I hope this won’t dissuade anyone from porting their existing project to, or starting a new one in Rust. I certainly am not stopping the Newsboat rewrite because of this. The point of this tale is to better inform your decisions, so you’re more prepared than I was.
Update 02.03.2020: Discussion on Mastodon.
Update 03.03.2020: Discussion on Lobsters.

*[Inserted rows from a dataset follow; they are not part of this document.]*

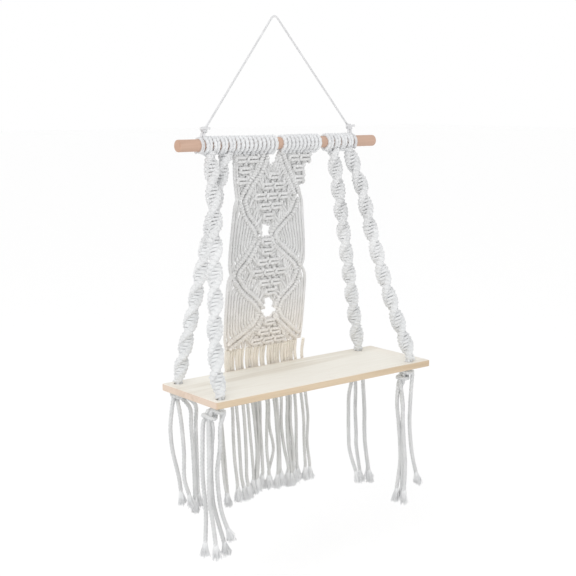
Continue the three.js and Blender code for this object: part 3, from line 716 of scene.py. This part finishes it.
# Single cords at the top of the middle, at the left edge of the first diamond and beside the second
grounds += [[on_panel(x, 0, PANEL_TOP + 1), on_panel(x - 4.5, 0.3, -217), on_panel(x - 9, 0, -232)]
            for x in (-4, 0.5, 5)]
grounds += [[on_panel(x, 0.6, PANEL_TOP + 2), on_panel(x + 1, 0.6, -235), on_panel(x + 7, 0.6, -272),
             on_panel(x + 6, 0.6, -288)] for x in (-88, -83.5)]
grounds += [[on_panel(x - 3, 0.6, -370), on_panel(x, 0.6, -390), on_panel(x - 4, 0.6, -410)] for x in (-87, -82.5)]
for name, paths, radius, material in (
    ("panel_mounting_loops", panel_heads, RADIUS["panel_loop"], cotton),
    ("panel_hitches", hitches, RADIUS["hitch"], panel_cotton_painted_shade_and_light),
    ("panel_square_knots", square_knots, RADIUS["square_knot"], panel_cotton_painted_shade_and_light),
    ("panel_knot_flanks", flanks, RADIUS["flank"], panel_cotton_painted_shade_and_light),
    ("panel_side_cords", open_cords, RADIUS["open_cord"], panel_cotton_painted_shade_and_light),
    ("panel_ground_cords", grounds, RADIUS["ground"], panel_cotton_painted_shade_and_light),
):
    piece = lay_cords(name, paths, radius, material, step=1.8)
    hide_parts("panel")


# The panel's loose ends

fringe_paths = []
fringe_tips = []
root_y = (PANEL_TOP + 507.6) * LEAN
hidden = [
    ((a[0] + b[0]) / 2, tuple(x + 1 for x in a[1]), (a[2][0] + 1, a[2][1] + 5))
    for a, b in zip(LOOSE_ENDS, LOOSE_ENDS[1:]) if GAPS_FILLED[0] < b[0] - a[0] < GAPS_FILLED[1]
]
for k, (root, sways, tip) in enumerate(LOOSE_ENDS + hidden):
    y = FRINGE_DEPTH + (2.6 if k % 2 else 0) + (0.8 if k >= len(LOOSE_ENDS) else 0)
    high, middle, low = FRINGE_ROOTS
    path = [(root, root_y, high), (root + 1, y, middle), ((root + sways[0]) / 2, y, low)]
    path += [(x, y, z) for x, z in zip(sways, FRINGE_HEIGHTS)]
    path.append(frayed_from(Vector(path[-1]), Vector((tip[0], y, tip[1])), 17))
    fringe_paths.append(path)
    fringe_tips.append((path[-1], Vector(path[-1]) - Vector(path[-2])))
fringe = lay_cords("panel_fringe_cords", fringe_paths, RADIUS["fringe"], fringe_cotton_painted_light)
fringe_frays = lay_cords("panel_fringe_frays", frays(fringe_tips, spread=5.4, length=22, count=84, seed=5),
                         RADIUS["fibre"], frayed_cotton, step=6, section=fibre)
fringe_brushes = lay_cords("panel_fringe_brushes", brushes(fringe_tips, 10), RADIUS["fringe_brush"], frayed_cotton,
                           lay=40, taper=-0.5)
for piece in (fringe, fringe_frays, fringe_brushes):
    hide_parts("panel_fringe")


# The tassels

# How far the bundle's cords lie from its middle line, and how far the cord that goes round it, across and up
BUNDLED = 3.7
GOES_ROUND = (7.6, 6.8)


def bundle_middle(hole, lie, drop):
    """The middle line of the bundle, which leaves the hole sideways and bends down."""
    places = []
    for share in (0, 0.17, 0.33, 0.5, 0.67, 0.83, 1):
        bent = share * math.pi / 2
        places.append(hole + OVER * lie * math.sin(bent) - Vector((0, 0, 4.6 + drop * (1 - math.cos(bent)))))
    return places


def tassel_paths(corner):
    """The four ends: three leave the hole as a twisted bundle, which the fourth goes round."""
    hole = Vector((*hole_of(corner), BOARD["top"] - BOARD["thickness"]))
    lie, drop = LIES[corner]
    ends = sorted(CORNERS[corner]["ends"], key=lambda end: Vector((end[1][0], end[0], 0)).dot(OVER))
    tilted = (OVER * drop + Vector((0, 0, lie))).normalized()
    middle = bundle_middle(hole, lie, drop)
    paths, tips = [], []
    for k, (back, sways, tip) in enumerate(ends):
        path = [hole + Vector((*in_hole(k), 1))]
        reach = Vector((sways[0], back, 0)).dot(OVER)
        if k:
            for level, place in enumerate(middle):
                if level < 3 or (place - hole).dot(OVER) < reach + 7:
                    angle = math.pi / 2 + 2.1 * (k - 3) + 0.75 * (level - 6)
                    path.append(place + ACROSS * BUNDLED * math.cos(angle) + tilted * BUNDLED * math.sin(angle))
        else:
            path.append(middle[2])
            for level in range(11):
                angle = 1.2 + 0.98 * level
                place = middle[4].lerp(middle[0], level / 10)
                path.append(place + ACROSS * GOES_ROUND[0] * math.cos(angle)
                            + tilted * GOES_ROUND[1] * math.sin(angle))
        falls = [hole + Vector((x, back, z - hole.z)) for x, z in zip(sways, TASSEL_HEIGHTS)]
        path += falls[1:] if path[-1].z < falls[0].z + 14 else falls
        path.append(frayed_from(path[-1], hole + Vector((tip[0], back, tip[1] - hole.z)), 19))
        if (path[-2] - path[-1]).length < 8:
            path.pop(-2)
        paths.append(path)
        tips.append((path[-1], path[-1] - path[-2]))
    return paths, tips


for number, corner in enumerate(CORNERS):
    paths, tips = tassel_paths(corner)
    tassel = lay_cords(f"tassel_{corner}_cords", paths, RADIUS["tassel"], tassel_cotton, step=2.0)
    fibres = frays(tips, spread=5.6, length=24, count=90, seed=20 + number)
    frayed = lay_cords(f"tassel_{corner}_frays", fibres, RADIUS["fibre"], frayed_cotton, step=6, section=fibre)
    brush = lay_cords(f"tassel_{corner}_brushes", brushes(tips, 10), RADIUS["tassel_brush"], frayed_cotton, lay=40,
                      taper=-0.5)
    for piece in (tassel, frayed, brush):
        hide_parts(f"tassel_{corner}")


# The hanging cord's knots

def hanger_knot_paths(x, knot_x):
    """The turns at x, the knot above them at knot_x and its two cut tails."""
    knot_z = HANGER["knot_z"]
    tie = [(knot_x - 1.6, 0, knot_z)]
    tie += [round_dowel(x - 1.9 + 3.8 * k / 18, -160 + 40 * k, ROUND["hanger"]) for k in range(18)]
    tie.append((knot_x + 1.6, -0.5, knot_z))
    loop = []
    for k in range(15):
        angle = 2 * math.pi * k / 7
        loop.append((knot_x + 3.6 * math.cos(angle), 3.4 * math.sin(angle), knot_z + 2.8 - 0.45 * k))
    tails = [[(knot_x + side, -1.5, knot_z), (knot_x + side * 5, -3, knot_z + 1.4),
              (knot_x + side * 8.6, -3.4, knot_z + 1.2)] for side in (-1, 1)]
    end_x = HANGER["left"] if knot_x < 0 else HANGER["right"]
    rise = [(knot_x, 0, knot_z - 3), (knot_x, 0, knot_z + 1.5), (end_x, 0, HANGER["end_z"])]
    return [tie, loop, *tails, rise]


for side, x, knot_x in HANGER_KNOTS:
    knot = lay_cords(f"hanger_knot_{side}_tied", hanger_knot_paths(x, knot_x), RADIUS["hanger_knot"], thin_cotton,
                     step=1.4, lay=9, section=soft_plies)
    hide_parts(f"hanger_knot_{side}")

for made in (plies, soft_plies, fibre):
    bpy.data.objects.remove(made)


# The board and the dowel

def cylinder(name, radius, depth, place, segments, axis="Z"):
    """A round bar, upright or along X, in millimetres."""
    shape = bmesh.new()
    spin = Matrix.Rotation(math.pi / 2, 4, "Y") if axis == "X" else Matrix()
    put = Matrix.Translation((Vector(place) - Vector((0, AHEAD, 0))) * MM) @ spin
    bmesh.ops.create_cone(shape, cap_ends=True, segments=segments, radius1=radius * MM, radius2=radius * MM,
                          depth=depth * MM, matrix=put)
    mesh = bpy.data.meshes.new(name)
    shape.to_mesh(mesh)
    shape.free()
    made = bpy.data.objects.new(name, mesh)
    scene.collection.objects.link(made)
    return made


def board_mesh():
    """The board without its holes, its corners rounded and its edges eased."""
    shape = bmesh.new()
    middle = Vector((0, BOARD["back"] - BOARD["depth"] / 2 - AHEAD, BOARD["top"] - BOARD["thickness"] / 2))
    size = Vector((BOARD["length"], BOARD["depth"], BOARD["thickness"]))
    bmesh.ops.create_cube(shape, size=1, matrix=Matrix.Translation(middle * MM) @ Matrix.Diagonal((*(size * MM), 1)))
    upright = [e for e in shape.edges if abs((e.verts[0].co - e.verts[1].co).z) > 0.005]
    bmesh.ops.bevel(shape, geom=upright, offset=BOARD["corner"] * MM, segments=6, affect="EDGES", profile=0.5)
    rims = [e for e in shape.edges if len(e.link_faces) == 2 and e.calc_face_angle() > 1.2]
    bmesh.ops.bevel(shape, geom=rims, offset=0.7 * MM, segments=3, affect="EDGES", profile=0.5)
    mesh = bpy.data.meshes.new("shelf_board_planed")
    shape.to_mesh(mesh)
    shape.free()
    return mesh


def worked(made, material, sharp):
    """Works the modifiers into the piece's mesh, smooth but for edges sharper than an angle in degrees."""
    bpy.context.view_layer.update()
    mesh = bpy.data.meshes.new_from_object(made.evaluated_get(bpy.context.evaluated_depsgraph_get()))
    made.modifiers.clear()
    made.data = mesh
    mesh.materials.clear()
    mesh.materials.append(material)
    mesh.polygons.foreach_set("use_smooth", [True] * len(mesh.polygons))
    mesh.set_sharp_from_angle(angle=math.radians(sharp))


board = bpy.data.objects.new("shelf_board_planed", board_mesh())
scene.collection.objects.link(board)
drills = []
for corner in CORNERS:
    x, y = hole_of(corner)
    drills.append(cylinder(f"drill_{corner}", HOLE["radius"], 30, (x, y, BOARD["top"] - 5), 40))
for drill in drills:
    cut = board.modifiers.new(drill.name, "BOOLEAN")
    cut.operation = "DIFFERENCE"
    cut.object = drill
    cut.solver = "EXACT"
worked(board, pine, 35)
for drill in drills:
    bpy.data.objects.remove(drill)
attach(board, "root")
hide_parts("shelf_board")

dowel = cylinder("dowel_turned", DOWEL["radius"], DOWEL["length"], (DOWEL["middle"], 0, DOWEL["z"]), 48, axis="X")
eased = dowel.modifiers.new("eased", "BEVEL")
eased.width = 1.5 * MM
eased.segments = 4
eased.limit_method = "ANGLE"
eased.angle_limit = math.radians(60)
worked(dowel, rod, 40)
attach(dowel, "root")
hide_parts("dowel")


# Floor and light

floor_shape = bmesh.new()
bmesh.ops.create_grid(floor_shape, x_segments=1, y_segments=1, size=30, matrix=Matrix.Translation((0, 0, -1.0)))
floor_mesh = bpy.data.meshes.new("floor")
floor_shape.to_mesh(floor_mesh)
floor_shape.free()
floor = bpy.data.objects.new("floor", floor_mesh)
scene.collection.objects.link(floor)
paper, _, _, paper_face = shader("paper")
paper_face.inputs["Base Color"].default_value = (0.99, 0.99, 0.99, 1)
paper_face.inputs["Roughness"].default_value = 1
floor.data.materials.append(paper)

world = bpy.data.worlds.new("soft_sky")
world.use_nodes = True
sky = world.node_tree.nodes["Background"]
sky.inputs["Color"].default_value = (1, 1, 1, 1)
sky.inputs["Strength"].default_value = 1.0
scene.world = world

lamp = bpy.data.lights.new("key", "AREA")
lamp.size = 0.9
lamp.energy = 9
key_light = bpy.data.objects.new("key", lamp)
key_light.location = (-1.6, -1.2, 0.9)
key_light.rotation_euler = (Vector((0, 0, -0.4)) - key_light.location).to_track_quat("-Z", "Y").to_euler()
scene.collection.objects.link(key_light)
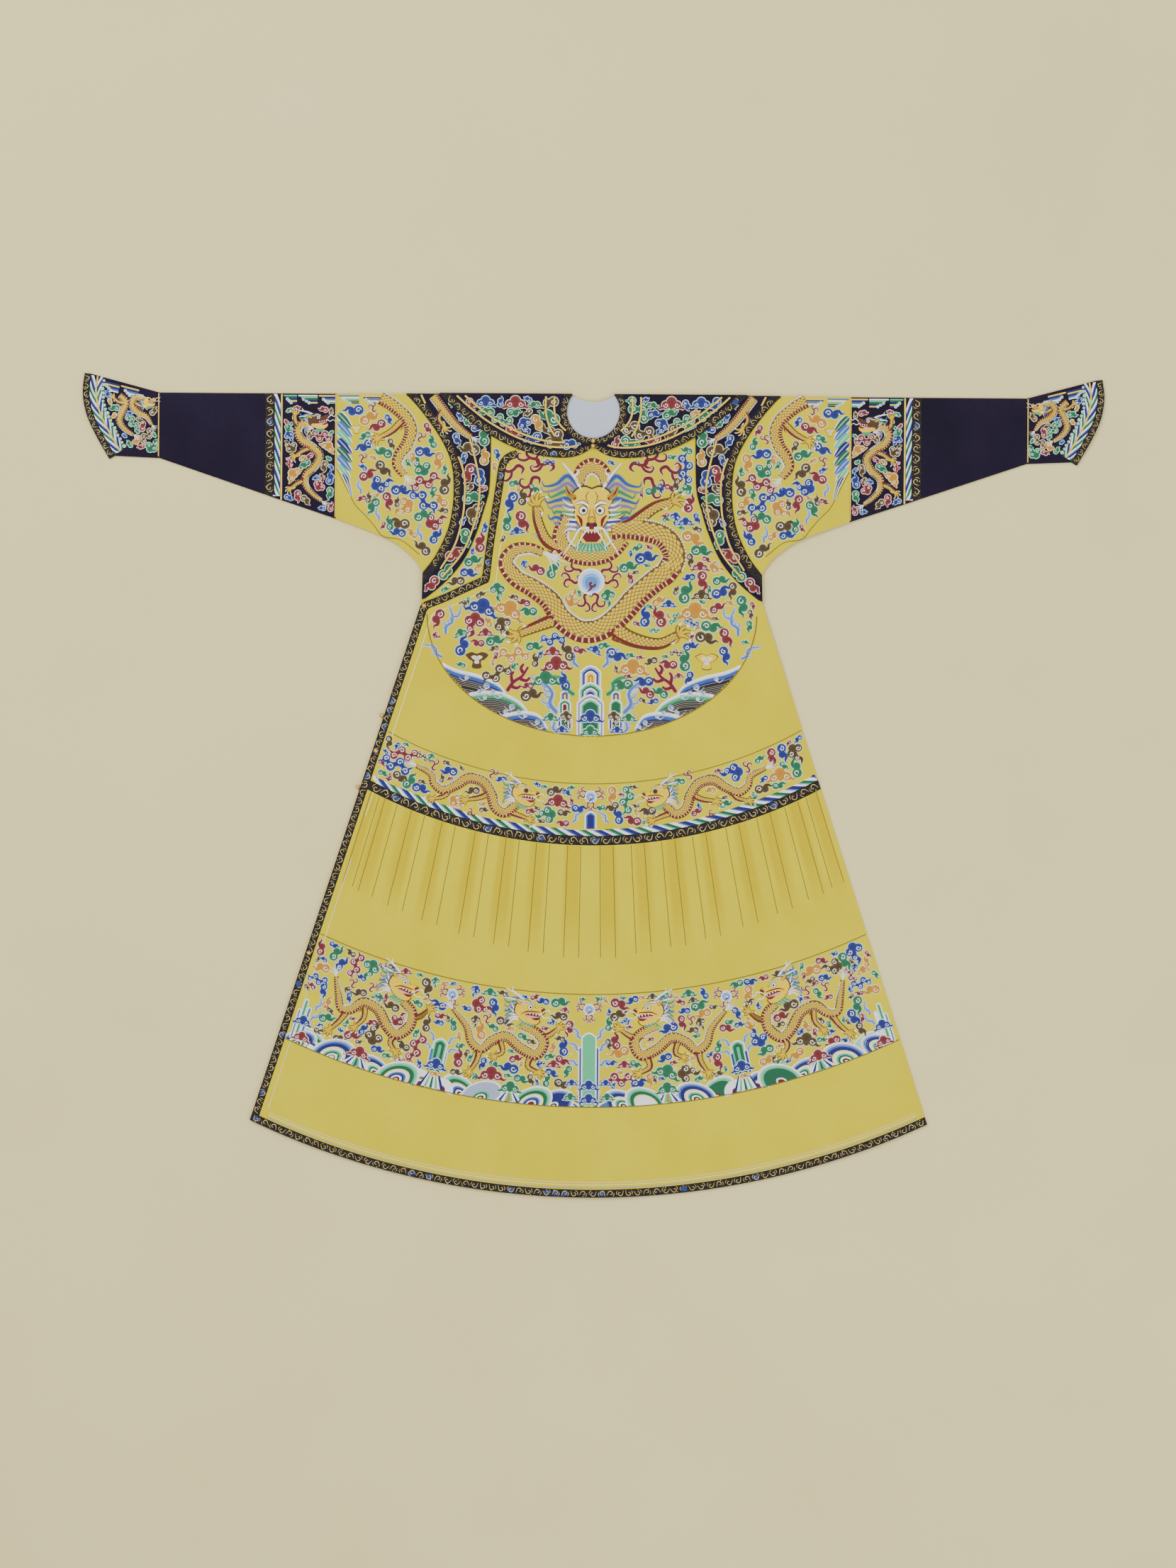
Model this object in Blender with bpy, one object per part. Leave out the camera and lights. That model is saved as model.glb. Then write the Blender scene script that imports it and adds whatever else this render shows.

Update 05.03.2020: I have to admit that the discussion on Lobsters sewn a seed of doubt in me, but I’m not ready to expand on that right now. Suffice it to say that the Rust project is aware of the issue, and have been pondering it for a long time (kudos to BurntSushi for all the links):
Aaron Turon provides an overview of this and related problems;
here’s a tracking issue for “minimum supported Rust version” (MSRV) field to Cargo.toml. That field won’t solve the problem I describe, but it will alleviate some of the maintenance pain and will provide a nice stepping stone to true LTS;
finally, here’s a Red Hat announcement about Rust in RHEL. Instead of freezing some Rust version in time for ten years, Red Hat opted to update it every three months.
Also worth noting is a curious interaction between Rust updates and semantic versioning. If a new version of some software requires a newer compiler, should the said software bump its major version? Opinions differ.